Given exercise
Print exactly the part opening with the line containing "build_ends()" and closing with the line containing "bpy.context.scene.collection.objects.link(empty)", with both of those lines included.

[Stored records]

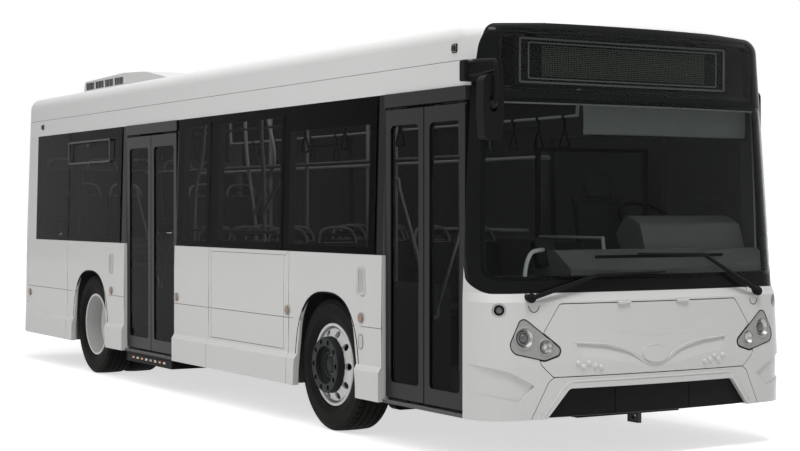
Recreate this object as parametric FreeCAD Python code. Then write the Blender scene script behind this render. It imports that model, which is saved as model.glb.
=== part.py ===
"""Midi-length low-floor city bus: body, glazing, saloon, axles, doors and lids.

Millimetres. +Z is up, the bus faces -Y and its doors are on -X (the near side).
The origin is on the ground, under the middle of the body.
"""
import FreeCAD, Part
import math
import os
from functools import lru_cache
from FreeCAD import Vector as V

os.makedirs("parts", exist_ok=True)

# ---------------------------------------------------------------- driving sizes
WALL = 60                  # side wall, skin to lining
GLASS = 8                  # bonded panes
FIT = 0.3                  # gap between pieces that seat on each other
JOINT = 6                  # open joint between neighbouring body panels
HALF_W = 1250              # body half width at the side panels
SKIRT_Z = 290              # lower edge of the body
BELT_Z = 1285              # window sill
BAND_Z = 2372              # top of the dark window band
GUTTER_Z = 2536            # roof rail line
ROOF_Z = 2822              # highest point of the roof skin
ROOF_CROWN = 45            # how much the roof rises to its middle
ROOF_EDGE_R = 120          # rounded roof edge
SIDE_END = 4330            # where the flat sides end, front and rear

# Plan sections of the body, from the skirt up: height, half width, front y,
# front corner radius, rear y, rear corner radius
SECTIONS = [
    (SKIRT_Z, HALF_W, -4702, 250, 4700, 250),
    (620, HALF_W, -4712, 250, 4670, 250),
    (1020, HALF_W, -4684, 250, 4650, 250),
    (1080, HALF_W, -4646, 245, 4650, 250),
    (GUTTER_Z, HALF_W - 38, -4527, 215, 4590, 230),
    (ROOF_Z + 80, HALF_W - 48, -4500, 205, 4572, 230),
]
FRONT_BOW_R = 7500         # plan radius of the bowed front
REAR_BOW_R = 14000         # plan radius of the rear wall

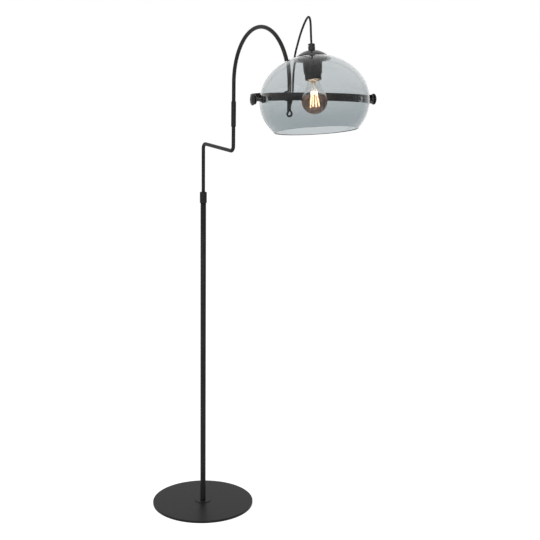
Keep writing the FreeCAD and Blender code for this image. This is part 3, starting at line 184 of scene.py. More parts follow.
def coated(name, dark, light, roughness, texture, depth, mottle=60.0, metallic=0.0, shine=0.5):
    """A surface of one substance: a slow drift between two near colours, a drift of its roughness,
    and a fine bump whose grain is given in millimetres."""
    material, tree, surface, place = new_material(name)
    drift = add(tree, "ShaderNodeTexNoise", {"Scale": grain(mottle), "Detail": 3.0}, Vector=place)
    speckle = add(tree, "ShaderNodeTexNoise", {"Scale": grain(texture), "Detail": 2.0}, Vector=place)
    mixed = add(tree, "ShaderNodeMath", {"operation": "MULTIPLY_ADD", 1: 0.5}, Value=speckle.outputs["Fac"])
    tree.links.new(drift.outputs["Fac"], mixed.inputs[2])
    ramp = add(tree, "ShaderNodeValToRGB", Fac=mixed.outputs["Value"])
    ramp.color_ramp.elements[0].position = 0.5
    ramp.color_ramp.elements[1].position = 1.0
    ramp.color_ramp.elements[0].color = linear(dark)
    ramp.color_ramp.elements[1].color = linear(light)
    tree.links.new(ramp.outputs["Color"], surface.inputs["Base Color"])
    sheen = add(tree, "ShaderNodeMapRange", {"To Min": roughness[0], "To Max": roughness[1]},
                Value=drift.outputs["Fac"])
    tree.links.new(sheen.outputs["Result"], surface.inputs["Roughness"])
    bump = add(tree, "ShaderNodeBump", {"Strength": 1.0, "Distance": depth * MM},
               Height=speckle.outputs["Fac"])
    tree.links.new(bump.outputs["Normal"], surface.inputs["Normal"])
    surface.inputs["Metallic"].default_value = metallic
    surface.inputs["Specular IOR Level"].default_value = shine
    return material


def let_light_through(tree, surface, tint):
    """Shadow rays pass the glass and take on its tint, so what is behind or inside it is lit."""
    passing = add(tree, "ShaderNodeBsdfTransparent")
    tree.links.new(tint, passing.inputs["Color"])
    rays = add(tree, "ShaderNodeLightPath").outputs
    mix = add(tree, "ShaderNodeMixShader", Fac=rays["Is Shadow Ray"])
    tree.links.new(surface.outputs["BSDF"], mix.inputs[1])
    tree.links.new(passing.outputs["BSDF"], mix.inputs[2])
    output = next(node for node in tree.nodes if node.bl_idname == "ShaderNodeOutputMaterial")
    tree.links.new(mix.outputs["Shader"], output.inputs["Surface"])


def tinted_glass(name, tint, tint_and_painted_reflection_span, ripple, wave, ior, haze=0.0):
    """Glass whose tint runs from the first colour at the lower given height to the second at the upper one,
    in millimetres of its own axis. Where the upper colour is lighter, as on the smoked dome, that run is a
    painted reflection of the bright surround.
    It has slow ripples of the given height and length and a milky haze."""
    material, tree, surface, place = new_material(name)
    surface.inputs["Transmission Weight"].default_value = 1.0 - haze
    surface.inputs["IOR"].default_value = ior
    # The tint's run along the glass's height: on the smoked dome its lighter top is a painted reflection
    level = add(tree, "ShaderNodeAttribute", {"attribute_name": "level"})
    rise = add(tree, "ShaderNodeMapRange", {"interpolation_type": "SMOOTHSTEP", "From Min": tint_and_painted_reflection_span[0],
                                            "From Max": tint_and_painted_reflection_span[1]}, Value=level.outputs["Fac"])
    swell = add(tree, "ShaderNodeTexNoise", {"Scale": grain(wave), "Detail": 1.0}, Vector=place)
    shade = add(tree, "ShaderNodeMix", {"data_type": "RGBA"})
    tree.links.new(rise.outputs["Result"], shade.inputs[0])
    shade.inputs[6].default_value = linear(tint[0])
    shade.inputs[7].default_value = linear(tint[1])
    tree.links.new(shade.outputs[2], surface.inputs["Base Color"])
    gloss = add(tree, "ShaderNodeMapRange", {"To Min": 0.0, "To Max": 0.03}, Value=swell.outputs["Fac"])
    tree.links.new(gloss.outputs["Result"], surface.inputs["Roughness"])
    bump = add(tree, "ShaderNodeBump", {"Strength": 1.0, "Distance": ripple * MM},
               Height=swell.outputs["Fac"])
    tree.links.new(bump.outputs["Normal"], surface.inputs["Normal"])
    let_light_through(tree, surface, shade.outputs[2])
    return material


def mirrored_bulb_glass():
    """Bulb glass, blown: clear above; below its mirror edge a thin smoky aluminium film inside."""
    material, tree, surface, place = new_material("crown_mirrored_bulb_glass")
    level = add(tree, "ShaderNodeAttribute", {"attribute_name": "level"})
    wander = add(tree, "ShaderNodeTexNoise", {"Scale": grain(9.0), "Detail": 2.0}, Vector=place)
    edge = add(tree, "ShaderNodeMath", {"operation": "MULTIPLY_ADD", 1: MIRROR_WANDER},
               Value=wander.outputs["Fac"])
    tree.links.new(level.outputs["Fac"], edge.inputs[2])
    film = add(tree, "ShaderNodeMapRange", {
        "From Min": MIRROR_EDGE + MIRROR_FADE, "From Max": MIRROR_EDGE - MIRROR_FULL, "To Min": 0.0,
        "To Max": 1.0}, Value=edge.outputs["Value"])
    colour = add(tree, "ShaderNodeMix", {"data_type": "RGBA"})
    tree.links.new(film.outputs["Result"], colour.inputs[0])
    colour.inputs[6].default_value = linear("f6f6f5")
    colour.inputs[7].default_value = linear("8a776c")
    tree.links.new(colour.outputs[2], surface.inputs["Base Color"])
    clear = add(tree, "ShaderNodeMapRange", {"To Min": 1.0, "To Max": 0.9}, Value=film.outputs["Result"])
    metal = add(tree, "ShaderNodeMapRange", {"To Min": 0.0, "To Max": 0.4}, Value=film.outputs["Result"])
    haze = add(tree, "ShaderNodeMapRange", {"To Min": 0.0, "To Max": 0.07}, Value=film.outputs["Result"])
    tree.links.new(clear.outputs["Result"], surface.inputs["Transmission Weight"])
    tree.links.new(metal.outputs["Result"], surface.inputs["Metallic"])
    tree.links.new(haze.outputs["Result"], surface.inputs["Roughness"])
    surface.inputs["IOR"].default_value = 1.25
    let_light_through(tree, surface, colour.outputs[2])
    return material


def glowing_filament():
    """Phosphor coated filament stick: silicone, moulded, glowing warm white with hotter grains."""
    material, tree, surface, place = new_material("phosphor_filament_coating")
    speckle = add(tree, "ShaderNodeTexNoise", {"Scale": grain(1.2), "Detail": 2.0}, Vector=place)
    glow = add(tree, "ShaderNodeMix", {"data_type": "RGBA"})
    tree.links.new(speckle.outputs["Fac"], glow.inputs[0])
    glow.inputs[6].default_value = linear("ffc48a")
    glow.inputs[7].default_value = linear("fff5e2")
    tree.links.new(glow.outputs[2], surface.inputs["Base Color"])
    tree.links.new(glow.outputs[2], surface.inputs["Emission Color"])
    surface.inputs["Emission Strength"].default_value = 700.0
    surface.inputs["Roughness"].default_value = 0.6
    return material


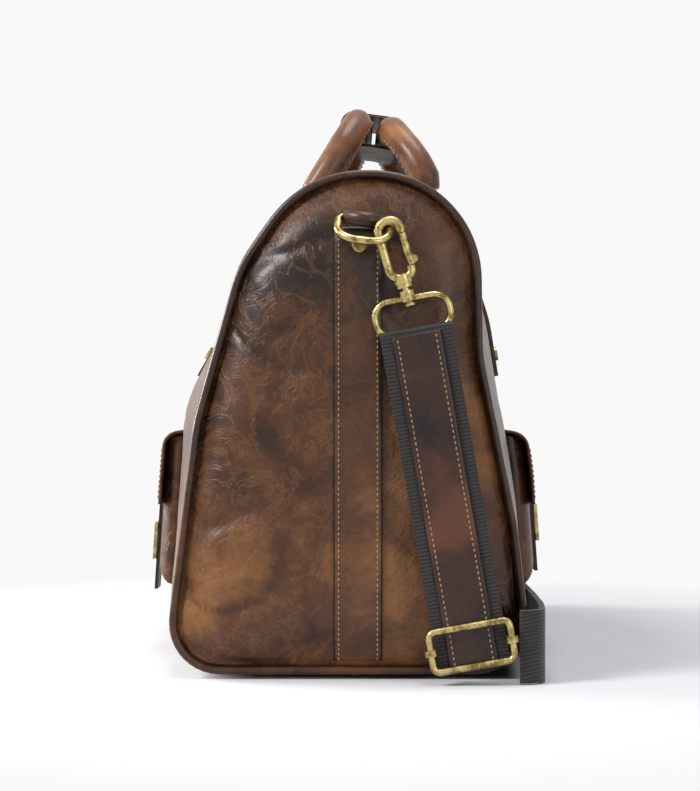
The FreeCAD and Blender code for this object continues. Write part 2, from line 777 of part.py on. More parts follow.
def main():
    """Builds every sub-part and writes it to parts/."""
    build_panels()
    build_ends()
    build_lining()
    build_base()
    for name, side in SIDES.items():
        build_pocket(name, side)
        build_patches(name, side)
        build_mouth(name, side)
    build_handles()
    build_chain_ends()
    build_slider()
    for name, side in ENDS.items():
        build_end_strap(name, side)
        build_ring(name, side)
        build_hook(name, side)
        build_hanging_strap(name, side)
    build_side_strap()
    build_slide_buckle()
    DOC.recompute()
    check_nodes()
    os.makedirs("parts", exist_ok=True)
    for node in NODES:
        node.Shape.exportStep(f"parts/{node.Label}.step")


main()
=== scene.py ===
"""Looks of a leather duffel bag: every visible piece, its materials, the light and the camera."""

import json
import logging
import math
from dataclasses import dataclass
from enum import Enum
from typing import Callable, Iterable, Sequence

import bmesh
import bpy
from mathutils import Matrix, Vector, noise
from mathutils.bvhtree import BVHTree


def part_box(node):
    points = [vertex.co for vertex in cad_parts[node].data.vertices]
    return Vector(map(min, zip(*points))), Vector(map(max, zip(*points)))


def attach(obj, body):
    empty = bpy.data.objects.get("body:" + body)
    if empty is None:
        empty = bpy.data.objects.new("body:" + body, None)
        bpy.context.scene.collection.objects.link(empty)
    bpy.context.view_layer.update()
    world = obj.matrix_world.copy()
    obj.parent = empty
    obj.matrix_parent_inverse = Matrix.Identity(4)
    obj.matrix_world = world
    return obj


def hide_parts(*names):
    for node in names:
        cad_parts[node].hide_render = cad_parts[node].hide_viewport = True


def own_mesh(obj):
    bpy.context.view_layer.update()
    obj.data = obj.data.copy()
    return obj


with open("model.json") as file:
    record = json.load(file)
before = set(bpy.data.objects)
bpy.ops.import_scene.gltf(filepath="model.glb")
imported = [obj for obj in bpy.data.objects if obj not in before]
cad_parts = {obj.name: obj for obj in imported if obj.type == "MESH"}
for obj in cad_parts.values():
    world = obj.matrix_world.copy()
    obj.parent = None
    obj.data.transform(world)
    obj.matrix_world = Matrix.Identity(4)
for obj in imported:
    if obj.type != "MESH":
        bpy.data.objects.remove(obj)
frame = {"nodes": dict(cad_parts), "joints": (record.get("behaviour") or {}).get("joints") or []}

LOG = logging.getLogger("duffel_bag")
Colour = tuple[float, float, float]
Line = Sequence[tuple[Vector, Vector]]
Profile = Callable[[float, int], tuple[float, float]]

X_AXIS = Vector((1, 0, 0))
Z_AXIS = Vector((0, 0, 1))
CREASE_SEED = 7  # the crease noise is seeded from the clock unless it is set


class End(Enum):
    """The two ends of the bag; the value is the sign of X."""

    RIGHT = 1
    LEFT = -1

    @property
    def word(self) -> str:
        """The end's word in node names."""
        return self.name.lower()


class Side(Enum):
    """The two long sides of the bag; the value is the sign of Y."""

    FRONT = -1
    BACK = 1

    @property
    def word(self) -> str:
        """The side's word in node names."""
        return self.name.lower()


# ---------------------------------------------------------------- node graphs


@dataclass
class Graph:
    """Short way to lay out shader nodes in a material or a node group."""

    tree: bpy.types.NodeTree

    def node(self, kind: str, sockets: dict | None = None, **settings) -> bpy.types.Node:
        """Adds a node.

        Args:
            kind: The node's class, without the ShaderNode prefix.
            sockets: Input name or index to a value or to another node's output.
            settings: Attributes of the node.

        Returns:
            The new node.
        """
        made = self.tree.nodes.new(kind if kind.startswith("Node") else f"ShaderNode{kind}")
        for name, value in settings.items():
            setattr(made, name, value)
        for name, value in (sockets or {}).items():
            if isinstance(value, bpy.types.NodeSocket):
                self.tree.links.new(value, made.inputs[name])
            else:
                made.inputs[name].default_value = value
        return made

    def link(self, value: bpy.types.NodeSocket, node: bpy.types.Node, name: str) -> None:
        """Joins an output to a node's named input."""
        self.tree.links.new(value, node.inputs[name])

    def bump(self, shader: bpy.types.Node, height, strength: float, distance: float) -> None:
        """Gives a shader a relief."""
        sockets = {"Height": height, "Strength": strength, "Distance": distance}
        self.link(self.node("Bump", sockets).outputs[0], shader, "Normal")

    def math(self, operation: str, first, second=0.0, clamp: bool = False):
        """The result of a Math node."""
        made = self.node("Math", {0: first, 1: second}, operation=operation, use_clamp=clamp)
        return made.outputs[0]

    def ramp(self, value, stops: Sequence[tuple[float, Colour]], smooth: bool = False):
        """The colour of a Color Ramp with the given stops."""
        made = self.node("ValToRGB", {0: value})
        bar = made.color_ramp
        bar.interpolation = "EASE" if smooth else "LINEAR"
        while len(bar.elements) < len(stops):
            bar.elements.new(0.5)
        for element, (place, colour) in zip(bar.elements, stops):
            element.position = place
            element.color = (*colour, 1)
        return made.outputs[0]

    def noise(self, vector, scale: float, detail: float = 4, rough: float = 0.55, warp: float = 0):
        """The factor of a Noise Texture."""
        sockets = {"Vector": vector, "Scale": scale, "Detail": detail, "Roughness": rough}
        return self.node("TexNoise", {**sockets, "Distortion": warp}).outputs[0]

    def mix(self, first, first_share: float, second, second_share: float):
        """The sum of two values, each times its share."""
        taken = self.math("MULTIPLY", first, first_share)
        return self.math("ADD", taken, self.math("MULTIPLY", second, second_share))

    def dot(self, vector, axis: tuple[float, float, float]):
        """How far a vector reaches along an axis."""
        made = self.node("VectorMath", {0: vector, 1: axis}, operation="DOT_PRODUCT")
        return made.outputs["Value"]

    def band(self, value, width: float):
        """1 where a value is near one half, falling to 0 over a width."""
        away = self.math("ABSOLUTE", self.math("SUBTRACT", value, 0.5))
        return self.math("SUBTRACT", 1.0, self.math("DIVIDE", away, width, clamp=True), clamp=True)


def linear(red: int, green: int, blue: int) -> Colour:
    """A display colour, 0 to 255, as scene-linear values."""
    values = []
    for part in (red, green, blue):
        share = part / 255
        values.append(share / 12.92 if share <= 0.04045 else ((share + 0.055) / 1.055) ** 2.4)
    return tuple(values)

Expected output
    build_ends()
    build_lining()
    build_base()
    for name, side in SIDES.items():
        build_pocket(name, side)
        build_patches(name, side)
        build_mouth(name, side)
    build_handles()
    build_chain_ends()
    build_slider()
    for name, side in ENDS.items():
        build_end_strap(name, side)
        build_ring(name, side)
        build_hook(name, side)
        build_hanging_strap(name, side)
    build_side_strap()
    build_slide_buckle()
    DOC.recompute()
    check_nodes()
    os.makedirs("parts", exist_ok=True)
    for node in NODES:
        node.Shape.exportStep(f"parts/{node.Label}.step")


main()
=== scene.py ===
"""Looks of a leather duffel bag: every visible piece, its materials, the light and the camera."""

import json
import logging
import math
from dataclasses import dataclass
from enum import Enum
from typing import Callable, Iterable, Sequence

import bmesh
import bpy
from mathutils import Matrix, Vector, noise
from mathutils.bvhtree import BVHTree


def part_box(node):
    points = [vertex.co for vertex in cad_parts[node].data.vertices]
    return Vector(map(min, zip(*points))), Vector(map(max, zip(*points)))


def attach(obj, body):
    empty = bpy.data.objects.get("body:" + body)
    if empty is None:
        empty = bpy.data.objects.new("body:" + body, None)
        bpy.context.scene.collection.objects.link(empty)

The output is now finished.